L’IA generativa (GAI) permette di creare output, come testi, foto e video, assottigliando il confine tra realtà e virtualità, secondo ritmi e finalità stabiliti da un utente in prima persona, che può differire dal soggetto riprodotto nell’opera.
A livello internazionale, le autorità stanno introducendo nuove norme per garantire un ambiente rispettoso delle identità (micro) e delle comunità (macro) sulle piattaforme digitali. Ma a risultare troppo spesso assente è la trasmigrazione del concetto di consenso. Inquadrato nel tech come il “diritto a essere informati”, il consenso è un’autorizzazione (espressa o tacita), un atteggiamento reversibile e cruciale per determinare la forza degli obblighi morali. È un atto politico di autodeterminazione del corpo.

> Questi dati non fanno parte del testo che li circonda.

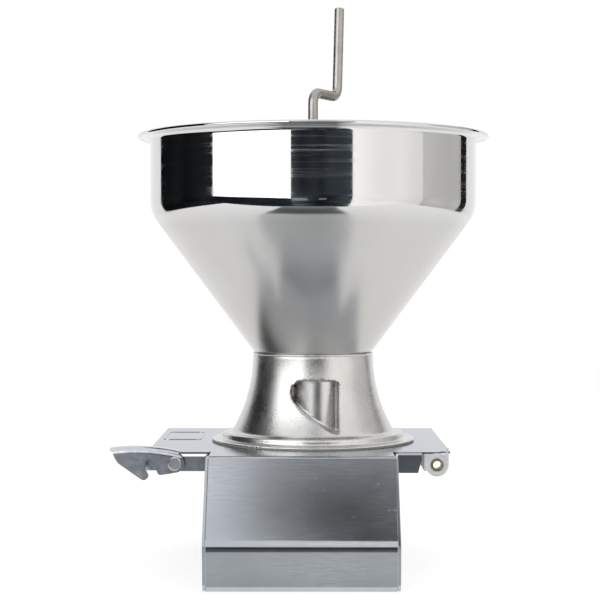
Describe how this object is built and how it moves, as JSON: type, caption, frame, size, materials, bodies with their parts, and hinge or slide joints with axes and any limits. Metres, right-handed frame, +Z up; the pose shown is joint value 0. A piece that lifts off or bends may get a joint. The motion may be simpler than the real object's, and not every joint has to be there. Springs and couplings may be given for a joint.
{
  "type": "hopper funnel",
  "caption": "Flared round hopper funnel on a cast neck and hinged, latched lid plate with a slanted discharge chute and a hand-cranked stirrer.",
  "frame": {"origin": "middle of the bounding box at the level of the chute's lower edge, on which the part stands", "axes": "+X to the hinge side, +Y to the rear, away from the slanted chute face, +Z up along the funnel axis"},
  "size_m": [0.2898, 0.2953, 0.4432],
  "materials": {
    "polished_stainless": "mirror polished",
    "nickel_plate": "bright plated, fine grain",
    "satin_sheet": "satin",
    "zinc_sheet": "satin zinc",
    "dull_zinc": "matte zinc",
    "satin_stainless": "satin",
    "spring_steel": "bright",
    "yellow_chromate": "satin chromate",
    "white_nylon": "matte",
    "gasket_rubber": "matte"
  },
  "bodies": {
    "hopper": {"hopper_bowl": "polished_stainless", "neck_casting": "nickel_plate", "neck_gasket": "gasket_rubber", "lid_plate": "satin_sheet", "left_side_panel": "satin_sheet", "right_side_panel": "satin_sheet", "rear_panel": "satin_sheet", "latch_arm": "zinc_sheet", "hinge_bracket": "dull_zinc", "hinge_bushes": "yellow_chromate", "latch_rivet": "nickel_plate", "latch_spacer": "zinc_sheet", "latch_spring": "spring_steel", "arm_rivets": "nickel_plate", "bearing_bridge": "nickel_plate", "bridge_bush": "white_nylon", "neck_screws": "nickel_plate", "neck_washers": "zinc_sheet", "neck_nuts": "zinc_sheet", "pillar_screw": "nickel_plate"},
    "latch": {"latch_lever": "zinc_sheet"},
    "stirrer": {"stirrer_rod": "satin_stainless", "shaft_collar": "satin_stainless", "collar_screw": "spring_steel", "thrust_washer": "white_nylon", "retaining_clip": "spring_steel", "stirrer_paddle": "satin_stainless", "paddle_pin": "spring_steel"}
  },
  "joints": [
    {"name": "stirrer_turn", "type": "hinge", "parent": "hopper", "child": "stirrer", "pos_m": [0.00535, 0.00815, 0.092], "axis": [0, 0, 1], "continuous": true},
    {"name": "latch_pivot", "type": "hinge", "parent": "hopper", "child": "latch", "pos_m": [-0.09675, -0.0891, 0.0851], "axis": [0, 1, 0], "range_deg": [0, 28], "stiffness_Nm_per_rad": 0.05, "springref_deg": -20.05}
  ]
}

La proliferazione di contenuti deepfake ha accresciuto l’incertezza ed esposto le persone a innumerevoli rischi in assenza di avvisi, watermark e disclaimer che chiariscano l’origine dei contenuti. Mentre qualcuno sostiene che sia possibile realizzare etnografie esponendoci in prima persona alla GAI per comprenderne il processo, occorrerebbe ricordare quali sono le principali vittime dell’attribuzione non consensuale da parte di terzi degli attributi personali: il 96% dei deepfake rientrano nella pornografia e nel 99% dei casi ritraggono donne.
L’utilizzo dei deepfake potrebbe imporsi come strategia per delegittimare figure chiave e infliggere discriminazioni razziali e di genere. Alexandria Ocasio-Cortez, Michelle Obama e Giorgia Meloni sono solo alcune delle vittime nel campo della politica.